I do want the semmelknödlen so I will be going back.

Top 5 reasons to go to Berlin

These dumplings. I cannot say I am an expert in dumplings. I almost never have them. I am not even sure where I can get good ones in Milwaukee. I have never had what I thought was a good one—even at places with supposedly good ones.

But in Berlin, Peking Ente, Jesus, these are fantastic. (Note adept chopstick usage.)

Berlin, two weeks later

There was a good possibility that I would not make another attempt to get to Berlin after the trauma of my recent holiday excursion to Newark and back. But, like giving birth, the horror of it faded sufficiently and I rebooked. This time through Dublin (there are no direct flights from O’Hare to Berlin).

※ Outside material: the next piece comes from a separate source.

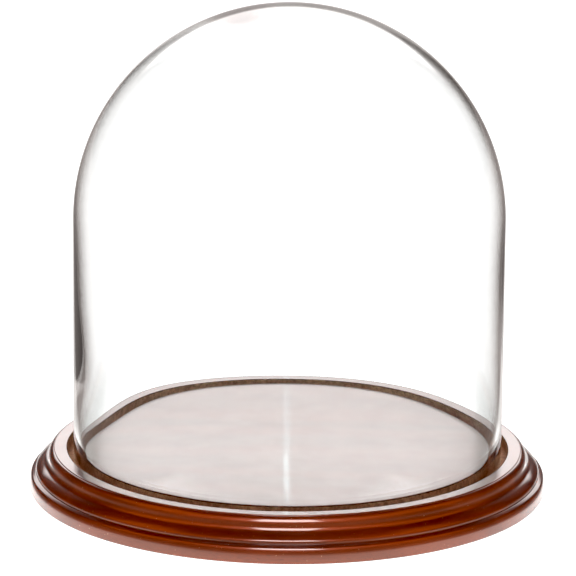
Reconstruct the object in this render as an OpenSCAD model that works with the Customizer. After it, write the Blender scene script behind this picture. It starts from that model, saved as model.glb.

As a precaution I brought a box of Dots as self-care in case I was delayed and forced to sleep in an airport terminal. Stupidly I put the box in my luggage so if I had wanted them I wouldn’t have been able to have them. I didn’t need them after all since I did make it to Berlin—not without the requisite amount of anxiety provoking delay.

We landed in Dublin 5 minutes before the flight to Berlin closed. The flight attendant, when I asked if I was going to make it, said it was 15 minutes away so I sprinted through the Dublin airport at 5:50 am. So that was fun. The distance from the gate from which I deplaned to the gate from which I’d depart was more than a mile (my iPhone told me). I made it.

And now I have Dots to enjoy at my discretion in Berlin. I may possibly be able to buy them in the American Food Store. But, really, I don’t want to go anywhere near that place.